─── Items

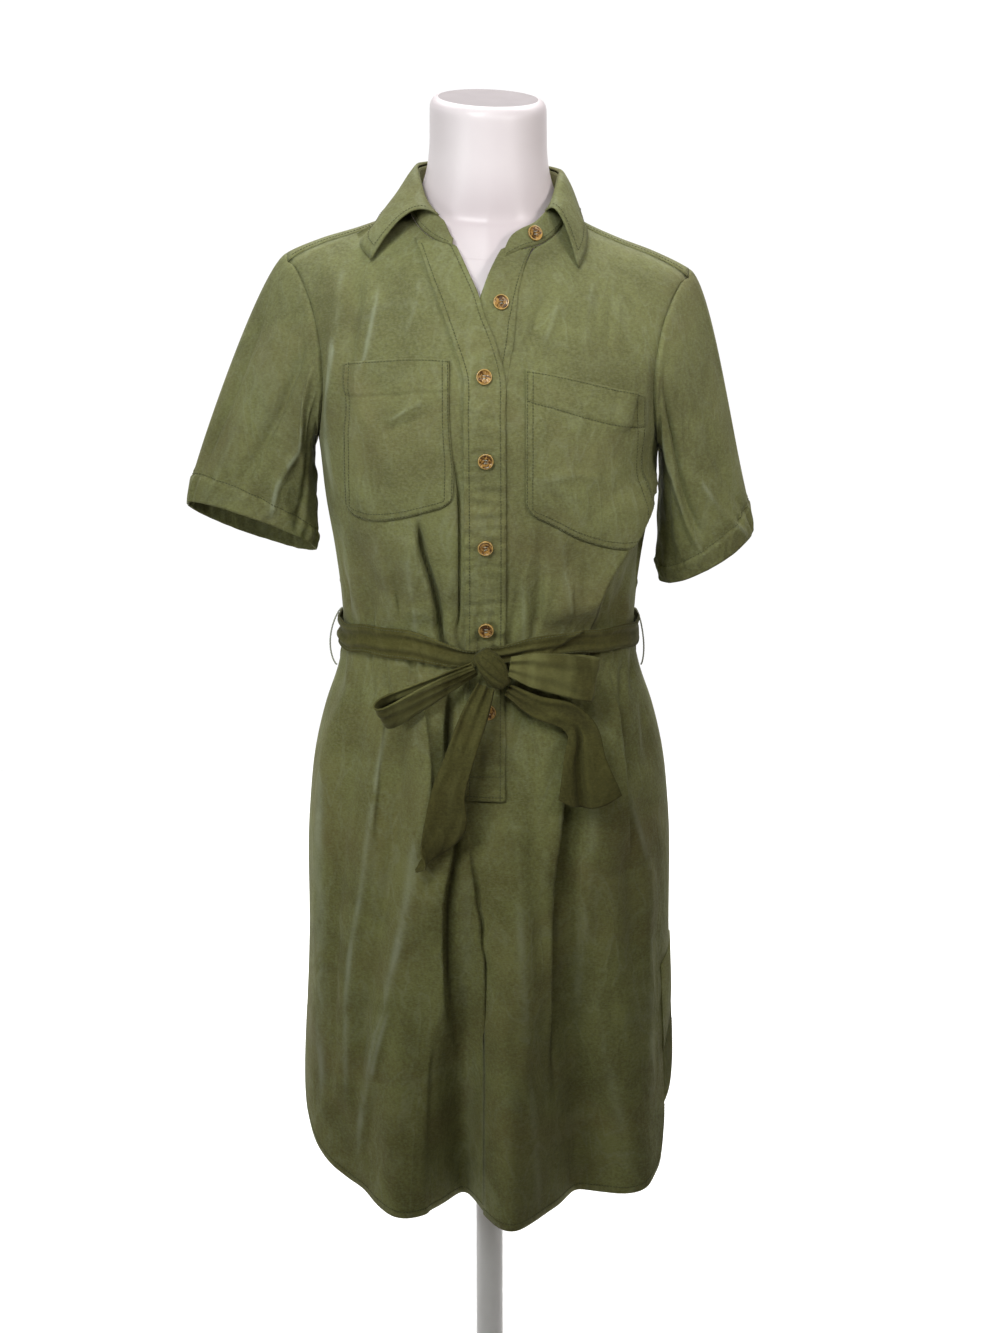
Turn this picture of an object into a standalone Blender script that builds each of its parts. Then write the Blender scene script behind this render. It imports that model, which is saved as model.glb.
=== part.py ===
"""Shirt dress on a limbless dress form.

Metres, +Z up, the front toward -Y, +X toward the wearer's left. The origin is the middle of the
stand's underside. The dress is cut as front, back, yoke, plackets, collar, sleeves, pockets and
belt. Each of them is one sheet of cloth with a wall, parted from its neighbours by a small gap.
"""

import bpy
import numpy as np

# ---------------------------------------------------------------- driving sizes

WALL = 0.0012           # thickness of the dress cloth
BELT_WALL = 0.0015      # two layers of the same cloth, pressed
SEAM_GAP = 0.0003       # what parts two sewn pieces
LAP = 0.0006            # what parts a piece from the one it lies on
POCKET_LAP = 0.0014     # the same for a pocket, which stands off a little

UNDERARM = 1.108        # height of the underarm point
YOKE_BACK = 1.240       # height of the yoke's seam across the back
YOKE_FRONT = 0.014      # how far the shoulder seam lies in front of the shoulder's ridge
WAIST = 0.912           # middle of the belt
VENT_TOP = 0.565        # where the side seams end and the hem's curve begins
LEVEL_ROW = 0.610       # lowest row of cloth that runs level
HEM_FRONT = 0.350
HEM_BACK = 0.315
PLACKET_END = 0.7880    # lower end of the placket
SHOULDER_DROP = 0.040   # fall of the shoulders toward +X, for each metre across
RISE_FRONT = 1.9        # how round the front is between underarm and ridge
RISE_BACK = 2.6         # how round the back is there

# The body's outline at each height: half its width, its depth in front of the middle and behind
# it, and the power of its superellipse.
# height, half width, front depth, back depth, power
OUTLINE = (
    (0.300, 0.1920, 0.136, 0.140, 2.2),
    (0.440, 0.1905, 0.135, 0.138, 2.2),
    (0.600, 0.1825, 0.131, 0.134, 2.2),
    (0.740, 0.1790, 0.128, 0.129, 2.2),
    (0.800, 0.1720, 0.122, 0.121, 2.2),
    (0.845, 0.1610, 0.115, 0.110, 2.2),
    (0.880, 0.1490, 0.108, 0.098, 2.2),
    (0.912, 0.1425, 0.105, 0.092, 2.3),
    (0.950, 0.1435, 0.109, 0.092, 2.3),
    (1.000, 0.1490, 0.118, 0.094, 2.4),
    (1.050, 0.1570, 0.126, 0.098, 2.5),
    (1.108, 0.1630, 0.130, 0.102, 2.6),
    (1.160, 0.1720, 0.130, 0.106, 2.7),
    (1.220, 0.1880, 0.127, 0.110, 2.6),
    (1.280, 0.2000, 0.125, 0.112, 2.6),
    (1.380, 0.2050, 0.125, 0.112, 2.6),
)

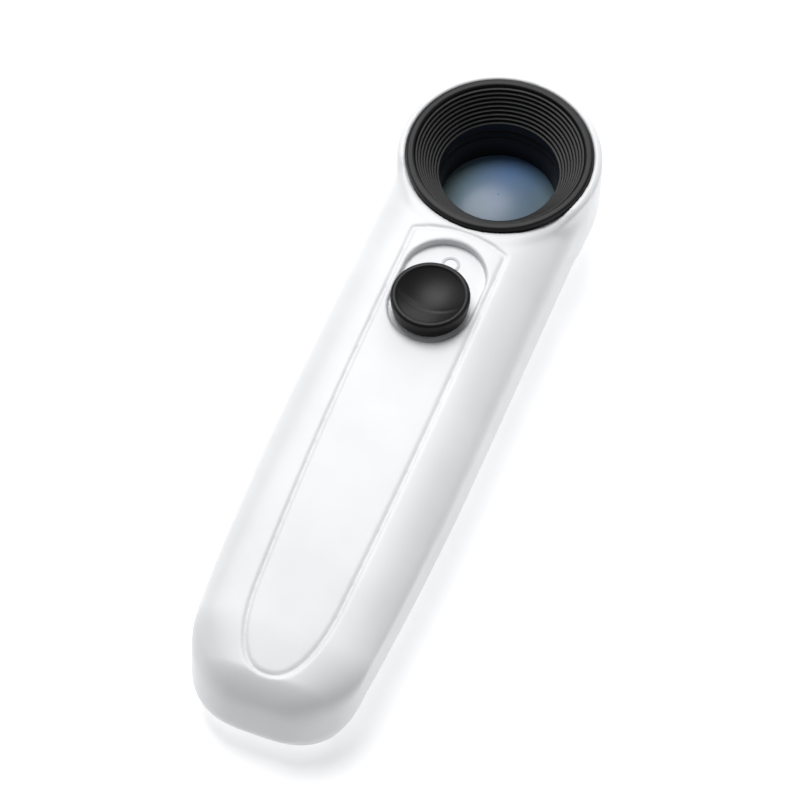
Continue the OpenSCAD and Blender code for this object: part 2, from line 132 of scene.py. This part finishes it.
def box_d(X, Y, Z, lo, hi):
    c = [(a + b) / 2 for a, b in zip(lo, hi)]
    e = [(b - a) / 2 for a, b in zip(lo, hi)]
    q = [np.abs(P - c[i]) - e[i] for i, P in enumerate((X, Y, Z))]
    return np.maximum(np.maximum(q[0], q[1]), q[2])


def panel_edge(X, Y):
    """Approximate signed distance in plan to the soft line round the thumb panel."""
    u = np.clip((X - PANEL_ROUND) / (PANEL_TIP - PANEL_ROUND), 0, 1.4)
    w = PANEL_HW - PANEL_TAPER * np.maximum(X - PANEL_TAPER_X, 0) ** 2
    G = (np.abs(Y / w) ** PANEL_N + u ** PANEL_N) ** (1 / PANEL_N)
    gx, gy = np.gradient(G[:, :, 0], X[1, 0, 0] - X[0, 0, 0])
    g = np.maximum(np.hypot(gx, gy), 0.03)[:, :, None]
    arch = PANEL_ARCH + 0.024 * Y * Y - X
    return smax((G - 1) / g, arch, 0.8)


def grid(lo, hi, h):
    n = [int(round((b - a) / h)) + 1 for a, b in zip(lo, hi)]
    ax = [np.float32(a) + np.arange(m, dtype=np.float32) * np.float32(h) for a, m in zip(lo, n)]
    return ax[0][:, None, None], ax[1][None, :, None], ax[2][None, None, :]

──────

Exercise> Return each entry from the material above exactly as it appears.

Answer for the task>
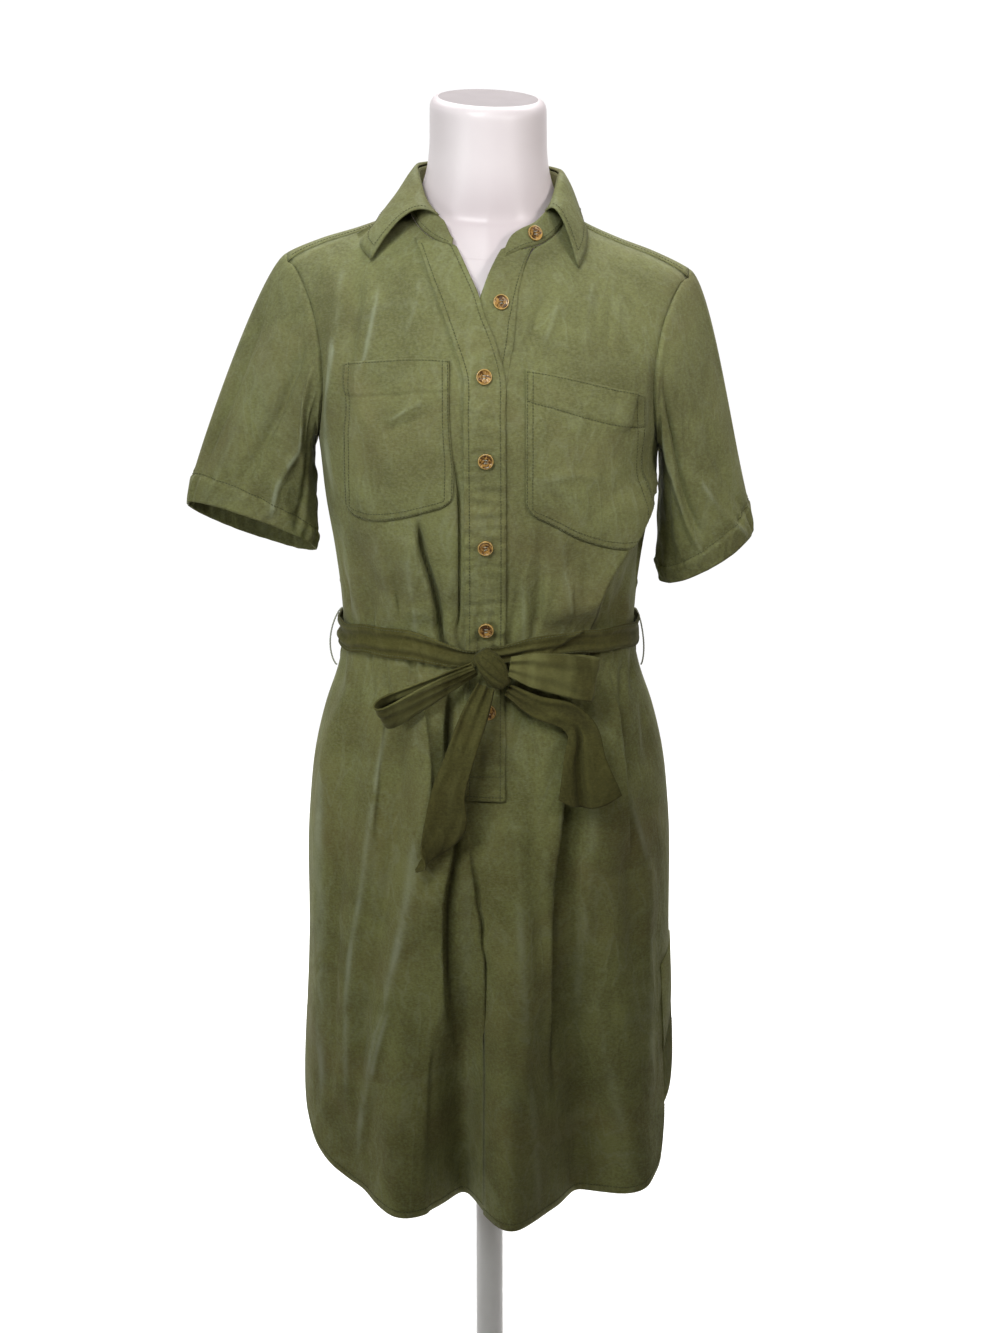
Turn this picture of an object into a standalone Blender script that builds each of its parts. Then write the Blender scene script behind this render. It imports that model, which is saved as model.glb.
=== part.py ===
"""Shirt dress on a limbless dress form.

Metres, +Z up, the front toward -Y, +X toward the wearer's left. The origin is the middle of the
stand's underside. The dress is cut as front, back, yoke, plackets, collar, sleeves, pockets and
belt. Each of them is one sheet of cloth with a wall, parted from its neighbours by a small gap.
"""

import bpy
import numpy as np

# ---------------------------------------------------------------- driving sizes

WALL = 0.0012           # thickness of the dress cloth
BELT_WALL = 0.0015      # two layers of the same cloth, pressed
SEAM_GAP = 0.0003       # what parts two sewn pieces
LAP = 0.0006            # what parts a piece from the one it lies on
POCKET_LAP = 0.0014     # the same for a pocket, which stands off a little

UNDERARM = 1.108        # height of the underarm point
YOKE_BACK = 1.240       # height of the yoke's seam across the back
YOKE_FRONT = 0.014      # how far the shoulder seam lies in front of the shoulder's ridge
WAIST = 0.912           # middle of the belt
VENT_TOP = 0.565        # where the side seams end and the hem's curve begins
LEVEL_ROW = 0.610       # lowest row of cloth that runs level
HEM_FRONT = 0.350
HEM_BACK = 0.315
PLACKET_END = 0.7880    # lower end of the placket
SHOULDER_DROP = 0.040   # fall of the shoulders toward +X, for each metre across
RISE_FRONT = 1.9        # how round the front is between underarm and ridge
RISE_BACK = 2.6         # how round the back is there

# The body's outline at each height: half its width, its depth in front of the middle and behind
# it, and the power of its superellipse.
# height, half width, front depth, back depth, power
OUTLINE = (
    (0.300, 0.1920, 0.136, 0.140, 2.2),
    (0.440, 0.1905, 0.135, 0.138, 2.2),
    (0.600, 0.1825, 0.131, 0.134, 2.2),
    (0.740, 0.1790, 0.128, 0.129, 2.2),
    (0.800, 0.1720, 0.122, 0.121, 2.2),
    (0.845, 0.1610, 0.115, 0.110, 2.2),
    (0.880, 0.1490, 0.108, 0.098, 2.2),
    (0.912, 0.1425, 0.105, 0.092, 2.3),
    (0.950, 0.1435, 0.109, 0.092, 2.3),
    (1.000, 0.1490, 0.118, 0.094, 2.4),
    (1.050, 0.1570, 0.126, 0.098, 2.5),
    (1.108, 0.1630, 0.130, 0.102, 2.6),
    (1.160, 0.1720, 0.130, 0.106, 2.7),
    (1.220, 0.1880, 0.127, 0.110, 2.6),
    (1.280, 0.2000, 0.125, 0.112, 2.6),
    (1.380, 0.2050, 0.125, 0.112, 2.6),
)

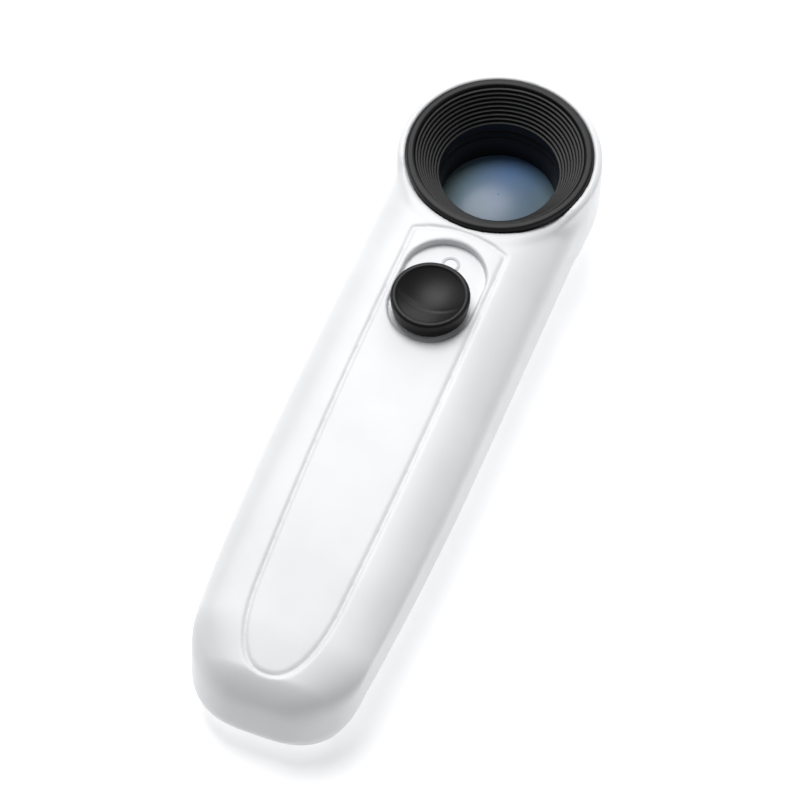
Continue the OpenSCAD and Blender code for this object: part 2, from line 132 of scene.py. This part finishes it.
def box_d(X, Y, Z, lo, hi):
    c = [(a + b) / 2 for a, b in zip(lo, hi)]
    e = [(b - a) / 2 for a, b in zip(lo, hi)]
    q = [np.abs(P - c[i]) - e[i] for i, P in enumerate((X, Y, Z))]
    return np.maximum(np.maximum(q[0], q[1]), q[2])


def panel_edge(X, Y):
    """Approximate signed distance in plan to the soft line round the thumb panel."""
    u = np.clip((X - PANEL_ROUND) / (PANEL_TIP - PANEL_ROUND), 0, 1.4)
    w = PANEL_HW - PANEL_TAPER * np.maximum(X - PANEL_TAPER_X, 0) ** 2
    G = (np.abs(Y / w) ** PANEL_N + u ** PANEL_N) ** (1 / PANEL_N)
    gx, gy = np.gradient(G[:, :, 0], X[1, 0, 0] - X[0, 0, 0])
    g = np.maximum(np.hypot(gx, gy), 0.03)[:, :, None]
    arch = PANEL_ARCH + 0.024 * Y * Y - X
    return smax((G - 1) / g, arch, 0.8)


def grid(lo, hi, h):
    n = [int(round((b - a) / h)) + 1 for a, b in zip(lo, hi)]
    ax = [np.float32(a) + np.arange(m, dtype=np.float32) * np.float32(h) for a, m in zip(lo, n)]
    return ax[0][:, None, None], ax[1][None, :, None], ax[2][None, None, :]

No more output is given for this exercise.